Stopmotion and 4 Other Criminally Overlooked Horror Movies of 2024 You Missed
Image credit: IFC Films

A frightening anthology, a South African trash horror and a French one-take.

2024 was such a prolific year for horror films that some movies simply got lost in the shuffle: failed to draw enough theatrical audiences, or were eclipsed by bigger premieres.

1. V/H/S/Beyond, 2024

V/H/S/Beyond is the seventh movie in the franchise, and the authors' grip is not loosening at all. This time, the collection of video horror has gone completely into the realm of science fiction, focusing on the UFO phenomenon.

The short stories are varied and include a zombie shooter, a nightmare on the set of an Indian movie, an encounter with taxidermist maniacs, and two episodes about an alien invasion.
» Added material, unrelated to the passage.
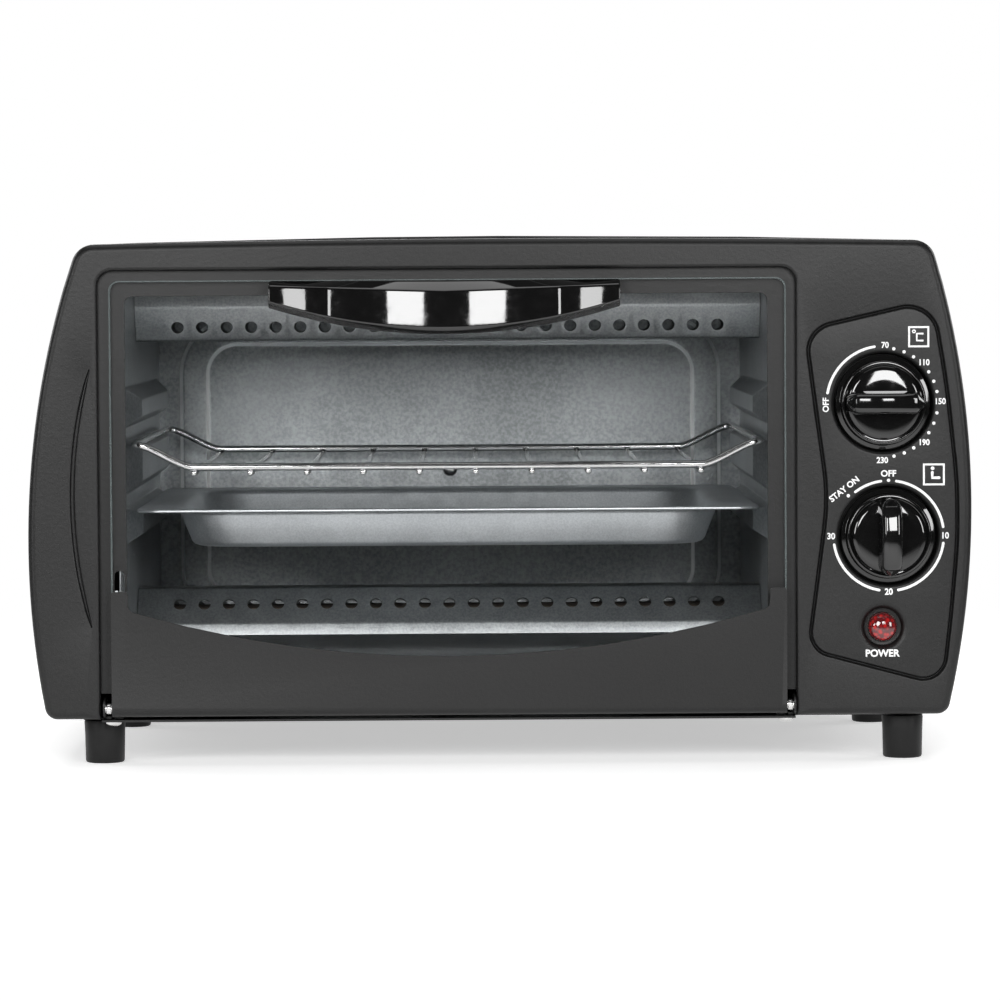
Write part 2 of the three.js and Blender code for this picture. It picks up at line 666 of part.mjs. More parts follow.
for (const side of [-1, 1]) {
  const name = side < 0 ? 'left' : 'right';
  const edge = doorX + side * doorHalf;
  const out = new THREE.Vector3(side, 0, 0);
  const radius = hinge.pinRadius;
  const pin = [
    [0, -6], [radius, -6], [radius, 0.3], [2.1, 0.3],
    [2.1, 2.4], [radius, 2.4], [radius, 3.6], [0, 3.6],
  ];
  add(`hinge_pin_${name}`, turned(pin, out, [edge, hinge.y, hinge.z], 14), chrome, doorGroup);

  const plateX = edge + side * 2.7;
  const [x0, x1] = [Math.min(plateX, plateX + side * 0.8), Math.max(plateX, plateX + side * 0.8)];
  const screwX = doorX + side * bracketScrew.offset;
  const tread = [Math.min(plateX, screwX - side * 4), Math.max(plateX, screwX - side * 4)];
  const low = basePlate.topZ + gap;
  add(`hinge_bracket_${name}`, cut(
    join(
      plate(
        outline([[-1.4, 18, 1], [4.4, low], [14, low], [14, 22, 2], [6, 24.5, 3], [-1.4, 23.5, 2]], 3),
        'yz', x0, x1),
      block(Math.min(...tread, x0), Math.max(...tread, x1), 4.7, 14, low, low + 1),
    ),
    plate(circle(hinge.y, hinge.z, radius + gap, 14), 'yz', x0 - 1, x1 + 1),
    plate(circle(screwX, bracketScrew.y, 1.9, 12), 'xy', low - 1, low + 2),
  ), blackPaint);
  const screw = [[0, -1.9], [1.8, -1.6], [3, -0.7], [3.3, -0.3], [1.5, -0.3], [1.5, 2.6], [0, 2.6]];
  add(`bracket_screw_${name}`, turned(screw, Y, [0, 0, 0], 14).rotate([90, 0, 0])
    .translate([screwX, bracketScrew.y, basePlate.bottomZ]), chrome);
}

add('door_spring', plate(circle(-152.6, 24, 2.2, 10), 'xz', 50, 110), chrome);

// ---------- Knobs ----------

function dialKnob(centre, ribAngle) {
  const { radius, reach } = knob;
  const skirtY = knob.wellDepth - gap;
  const skirt = turned([
    [0, -6], [14.6, -6], [15.4, -4.6], [radius, -2.6], [radius, skirtY], [0, skirtY],
  ], Y, [0, 0, 0], 28);
  const rib = plate(outline([
    [-15, -5], [15, -5], [15, 3.2 - reach, 3],
    [7, 0.4 - reach, 18], [-7, 0.4 - reach, 18], [-15, 3.2 - reach, 3],
  ], 3).reverse(), 'xy', -4.4, 4.4);
  const bore = rod([0, -13, 0], [0, 2, 0], 3.4, 14);
  return cut(join(skirt, rib), bore).rotate([0, ribAngle, 0]).translate([centre.x, 0, centre.z]);
}

for (const [name, centre, angle] of [['thermostat', thermostat, 0], ['timer', timer, 90]]) {
  add(`${name}_knob`, dialKnob(centre, angle), blackGloss);
  add(`${name}_shaft`, rod([centre.x, -12.6, centre.z], [centre.x, controlY - gap, centre.z], 3, 12), brass);
}

// ---------- Rack and trays ----------

// The end wires drop between two bends, and the grid hangs under them.
function wireRack() {
  const half = 122.8;
  const flat = 100.5;
  const bend = 4;
  const [frontY, rearY] = [12, 213];
  const [railZ, gridZ] = [122.9, 114];
  const plan = outline([
    [-half, frontY, bend], [-flat, frontY], [flat, frontY], [half, frontY, bend],
    [half, rearY, bend], [flat, rearY], [-flat, rearY], [-half, rearY, bend],
  ], 3);
  const rise = (x) => THREE.MathUtils.clamp((Math.abs(x) - flat) / (half - bend - flat), 0, 1);
  const frame = wireLoop(
    plan.map(({ x, y }) => new THREE.Vector3(cavityX + x, y, gridZ + (railZ - gridZ) * rise(x))), 1.5);
  const bars = [];
  for (let i = 0; i < 10; i += 1) {
    const x = cavityX + (i - 4.5) * 22.05;
    bars.push(rod([x, frontY - 0.8, gridZ - 2], [x, rearY + 0.8, gridZ - 2], 1.25, 6));
  }
  return join(frame, ...bars);
}

function pan(xHalf, y0, y1, z0, z1, slope) {
  const front = outline([
    [cavityX - xHalf + slope, z0], [cavityX + xHalf - slope, z0],
    [cavityX + xHalf, z1], [cavityX - xHalf, z1]]);
  const side = outline([[y0 + slope, z0], [y1 - slope, z0], [y1, z1], [y0, z1]]);
  return plate(front, 'xz', y0 - 5, y1 + 5).intersect(plate(side, 'yz', -200, 200));
}

function bakingTray() {
  const rimZ = 96.1;
  const floorZ = 81.5;
  const rim = plate(rectangle(cavityX - 122.6, cavityX + 122.6, 15, 212, 8), 'xy', rimZ, rimZ + sheet);
  return cut(
    join(rim, pan(107.6, 24, 203, floorZ, rimZ + sheet, 6)),
    pan(106.4, 25.2, 201.8, floorZ + sheet, rimZ + sheet + 0.2, 5.6),
  );
}

function crumbTray() {
  const low = cavity.floorZ + gap;
  const half = 125.4;
  return cut(
    block(cavityX - half, cavityX + half, 8, 228, low, low + 5),
    block(cavityX - half + sheet, cavityX + half - sheet, 8 + sheet, 228 - sheet, low + sheet, low + 6),
  );
}

add('wire_rack', wireRack(), chrome);
add('baking_tray', bakingTray(), aluminised);
add('crumb_tray', crumbTray(), galvanised);

export default oven;
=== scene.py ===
import math
import bpy
import bmesh
from mathutils import Matrix, Vector
from mathutils.geometry import delaunay_2d_cdt, tessellate_polygon


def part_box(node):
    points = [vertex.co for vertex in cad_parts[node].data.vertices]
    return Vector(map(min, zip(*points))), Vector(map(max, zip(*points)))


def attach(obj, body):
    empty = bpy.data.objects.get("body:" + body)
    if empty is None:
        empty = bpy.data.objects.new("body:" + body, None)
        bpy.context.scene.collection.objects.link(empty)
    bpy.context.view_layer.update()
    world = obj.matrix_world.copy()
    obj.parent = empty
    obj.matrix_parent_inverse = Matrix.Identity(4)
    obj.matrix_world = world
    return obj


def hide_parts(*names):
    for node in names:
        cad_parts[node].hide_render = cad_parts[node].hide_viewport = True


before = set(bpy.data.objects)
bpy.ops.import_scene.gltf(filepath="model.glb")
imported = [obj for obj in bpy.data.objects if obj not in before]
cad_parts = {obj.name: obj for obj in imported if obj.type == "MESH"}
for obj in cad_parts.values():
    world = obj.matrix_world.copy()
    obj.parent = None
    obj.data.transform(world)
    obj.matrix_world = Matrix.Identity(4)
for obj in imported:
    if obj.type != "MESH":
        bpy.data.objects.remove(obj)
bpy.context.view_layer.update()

scene = bpy.context.scene


# ---------- The table and the light ----------
# A pale seamless table top that fades into a white room. Four upright soft boxes stand in front,
# two near the middle and two at the sides. A large one hangs overhead, and three stand behind.

class Wire:
    """One value in a material. Sums on wires add their Math nodes."""

    def __init__(self, finish, socket):
        self.finish = finish
        self.socket = socket

    def _sum(self, operation, *values):
        return self.finish.node("Math", {"operation": operation}, dict(enumerate(values)))

    def __add__(self, other):
        return self._sum("ADD", self, other)

    def __mul__(self, other):
        return self._sum("MULTIPLY", self, other)

    def __sub__(self, other):
        return self._sum("SUBTRACT", self, other)

    def __rsub__(self, other):
        return self._sum("SUBTRACT", other, self)

    __radd__ = __add__
    __rmul__ = __mul__

    def between(self, low, high):
        """0 below low, 1 above high, and a smooth rise from one to the other."""
        return self.finish.node("MapRange", {"interpolation_type": "SMOOTHSTEP"},
                                {"Value": self, "From Min": low, "From Max": high})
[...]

2. Lovely, Dark, and Deep, 2024

Lovely, Dark, and Deep offers no innovations – this is a story about the mysteries of forests and missing people, but Teresa Sutherland's film has its own charm. There are picturesque vistas, and the motif of overcoming childhood traumas.
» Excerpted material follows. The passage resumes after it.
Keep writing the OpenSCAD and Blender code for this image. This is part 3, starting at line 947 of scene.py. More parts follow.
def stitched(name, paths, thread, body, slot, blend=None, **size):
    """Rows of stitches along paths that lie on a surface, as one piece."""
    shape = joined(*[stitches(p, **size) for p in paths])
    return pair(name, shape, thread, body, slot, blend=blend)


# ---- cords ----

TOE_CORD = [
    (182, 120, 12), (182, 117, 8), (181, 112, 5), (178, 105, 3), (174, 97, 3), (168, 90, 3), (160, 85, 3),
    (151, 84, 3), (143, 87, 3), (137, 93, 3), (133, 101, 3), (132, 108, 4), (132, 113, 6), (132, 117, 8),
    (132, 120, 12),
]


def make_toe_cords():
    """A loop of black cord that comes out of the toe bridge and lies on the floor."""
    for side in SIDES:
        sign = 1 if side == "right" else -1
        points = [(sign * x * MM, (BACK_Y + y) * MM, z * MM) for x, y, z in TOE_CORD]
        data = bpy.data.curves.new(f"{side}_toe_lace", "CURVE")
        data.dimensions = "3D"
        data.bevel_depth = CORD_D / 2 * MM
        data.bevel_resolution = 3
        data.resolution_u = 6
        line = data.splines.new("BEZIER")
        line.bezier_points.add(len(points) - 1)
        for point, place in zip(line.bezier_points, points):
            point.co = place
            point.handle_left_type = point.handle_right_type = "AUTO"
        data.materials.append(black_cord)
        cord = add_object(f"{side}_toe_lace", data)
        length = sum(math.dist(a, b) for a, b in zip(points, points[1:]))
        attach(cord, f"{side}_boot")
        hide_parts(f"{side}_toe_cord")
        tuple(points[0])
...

In the role of a ranger investigating the mystical disappearance of people, Georgina Campbell, whom many remember from the sensational horror Barbarian. Teresa Sutherland's film confidently comments on one of the basic motives of horror – man's fear of the unknown in a Lovecraftian style.

3. Street Trash, 2024

South Africans have made a crazy horror movie about homeless people who hatch a plan to take revenge on the criminal elite. After all, the local authorities want to deal with the poor population of Cape Town by pumping them with a deadly serum.

Street Trash is both a remake and a sequel to the 1987 horror film of the same name, a cult classic in certain circles and familiar to hardcore fans of the genre.
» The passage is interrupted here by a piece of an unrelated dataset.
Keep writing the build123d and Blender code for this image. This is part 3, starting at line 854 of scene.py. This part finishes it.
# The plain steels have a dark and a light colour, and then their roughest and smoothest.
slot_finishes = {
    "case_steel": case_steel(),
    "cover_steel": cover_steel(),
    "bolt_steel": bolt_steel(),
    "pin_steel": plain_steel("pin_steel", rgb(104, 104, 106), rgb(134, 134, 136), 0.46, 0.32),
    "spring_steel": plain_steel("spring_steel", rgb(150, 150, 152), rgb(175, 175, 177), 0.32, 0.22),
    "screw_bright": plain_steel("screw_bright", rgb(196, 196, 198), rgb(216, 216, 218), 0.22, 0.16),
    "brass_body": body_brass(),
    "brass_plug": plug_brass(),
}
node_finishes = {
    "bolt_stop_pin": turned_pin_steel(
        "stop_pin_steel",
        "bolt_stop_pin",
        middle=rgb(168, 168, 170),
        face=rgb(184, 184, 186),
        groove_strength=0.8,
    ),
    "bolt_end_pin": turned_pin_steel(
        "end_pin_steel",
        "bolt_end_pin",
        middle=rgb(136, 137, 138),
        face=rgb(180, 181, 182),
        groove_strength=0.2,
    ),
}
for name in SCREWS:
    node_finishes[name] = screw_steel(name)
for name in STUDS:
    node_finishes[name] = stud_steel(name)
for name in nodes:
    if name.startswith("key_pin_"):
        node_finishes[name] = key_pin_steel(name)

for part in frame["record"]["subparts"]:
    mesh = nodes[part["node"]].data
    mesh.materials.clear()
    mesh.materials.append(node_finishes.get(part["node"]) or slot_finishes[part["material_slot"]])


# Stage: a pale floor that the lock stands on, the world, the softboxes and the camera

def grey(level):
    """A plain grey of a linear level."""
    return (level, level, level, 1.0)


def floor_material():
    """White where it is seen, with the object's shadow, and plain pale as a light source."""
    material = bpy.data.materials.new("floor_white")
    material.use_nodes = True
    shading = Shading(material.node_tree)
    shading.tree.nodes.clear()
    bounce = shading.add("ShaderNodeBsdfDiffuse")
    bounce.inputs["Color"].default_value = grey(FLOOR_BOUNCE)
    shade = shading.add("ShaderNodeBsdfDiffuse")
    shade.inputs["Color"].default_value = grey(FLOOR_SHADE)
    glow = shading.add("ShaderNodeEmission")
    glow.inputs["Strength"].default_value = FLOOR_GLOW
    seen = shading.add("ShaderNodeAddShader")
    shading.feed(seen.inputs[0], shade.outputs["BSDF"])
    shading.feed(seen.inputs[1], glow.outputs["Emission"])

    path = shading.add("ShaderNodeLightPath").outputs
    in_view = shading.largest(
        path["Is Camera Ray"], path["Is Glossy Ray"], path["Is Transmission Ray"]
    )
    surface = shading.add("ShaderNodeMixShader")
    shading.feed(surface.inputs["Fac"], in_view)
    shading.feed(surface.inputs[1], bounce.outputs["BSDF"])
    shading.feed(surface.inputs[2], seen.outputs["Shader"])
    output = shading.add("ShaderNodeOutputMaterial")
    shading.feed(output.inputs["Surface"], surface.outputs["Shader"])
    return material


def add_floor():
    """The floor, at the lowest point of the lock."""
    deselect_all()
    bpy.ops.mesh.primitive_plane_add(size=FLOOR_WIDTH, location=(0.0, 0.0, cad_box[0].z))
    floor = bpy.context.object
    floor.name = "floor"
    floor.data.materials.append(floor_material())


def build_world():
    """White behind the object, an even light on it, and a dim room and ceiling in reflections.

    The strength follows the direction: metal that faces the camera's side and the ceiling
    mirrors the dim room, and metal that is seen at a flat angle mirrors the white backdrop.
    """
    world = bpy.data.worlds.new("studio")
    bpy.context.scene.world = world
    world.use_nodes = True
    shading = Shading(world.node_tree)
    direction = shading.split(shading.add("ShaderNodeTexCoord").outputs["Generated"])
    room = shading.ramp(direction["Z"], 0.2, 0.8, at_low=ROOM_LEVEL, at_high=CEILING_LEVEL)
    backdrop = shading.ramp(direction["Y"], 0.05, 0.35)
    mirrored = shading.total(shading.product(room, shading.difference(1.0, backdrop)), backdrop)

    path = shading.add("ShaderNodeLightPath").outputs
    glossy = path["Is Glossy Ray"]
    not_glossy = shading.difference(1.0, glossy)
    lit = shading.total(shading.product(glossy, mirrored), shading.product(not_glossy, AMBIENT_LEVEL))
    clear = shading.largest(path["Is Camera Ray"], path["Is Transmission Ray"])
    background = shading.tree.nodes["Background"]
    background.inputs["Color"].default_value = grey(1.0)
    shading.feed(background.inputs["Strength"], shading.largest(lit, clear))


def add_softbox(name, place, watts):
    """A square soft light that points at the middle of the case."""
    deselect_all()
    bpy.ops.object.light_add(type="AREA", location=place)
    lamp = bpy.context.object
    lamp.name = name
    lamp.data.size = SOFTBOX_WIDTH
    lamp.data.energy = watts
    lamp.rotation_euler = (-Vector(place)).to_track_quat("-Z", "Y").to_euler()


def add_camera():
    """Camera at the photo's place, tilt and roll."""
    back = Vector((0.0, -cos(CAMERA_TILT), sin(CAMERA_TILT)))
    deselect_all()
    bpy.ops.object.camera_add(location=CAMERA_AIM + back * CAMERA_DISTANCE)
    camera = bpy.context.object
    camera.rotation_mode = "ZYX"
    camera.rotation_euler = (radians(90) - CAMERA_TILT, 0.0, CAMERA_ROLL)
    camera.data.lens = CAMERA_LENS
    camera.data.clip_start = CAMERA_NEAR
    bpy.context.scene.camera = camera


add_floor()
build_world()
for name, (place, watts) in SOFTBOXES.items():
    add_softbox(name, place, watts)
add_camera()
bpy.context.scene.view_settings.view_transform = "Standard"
Against the backdrop of the film's general recklessness, the authors let their hair down: people's bodies are pumped full of deadly chemicals, covered in creepy blisters, and burst.

4. Stopmotion, 2024

Stopmotion tells the story of an animator's ordeal as she creates the puppet movie of her dreams. The process is accompanied by the unstable behavior of her artist mother, surreal visions, and the eerie fusion of fiction and truth.

The director of the film, Robert Morgan, is a master of animation who brings ingenuity to his feature-length films, instilling horror. The film shows all the complexities of the creative process that the animator knows firsthand.

5. MadS, 2024

Romain's day doesn't go as planned. A bandaged woman jumps into the car, infects him with blood and turns him into a living dead man. Romain feels the first symptoms at a party.

His friends, including his girlfriend Anais, are in danger. Armed liquidators drive around the area, trying to contain the spread of the virus and declare a hunt for the infected.

MadS is a wild horror experiment, shot entirely in one take. It's surprising that David Moreau's movie didn't get much attention – it's almost Climax by Gaspar Noe: here, young people go crazy, and the apocalypse rhymes with a destructive love triangle.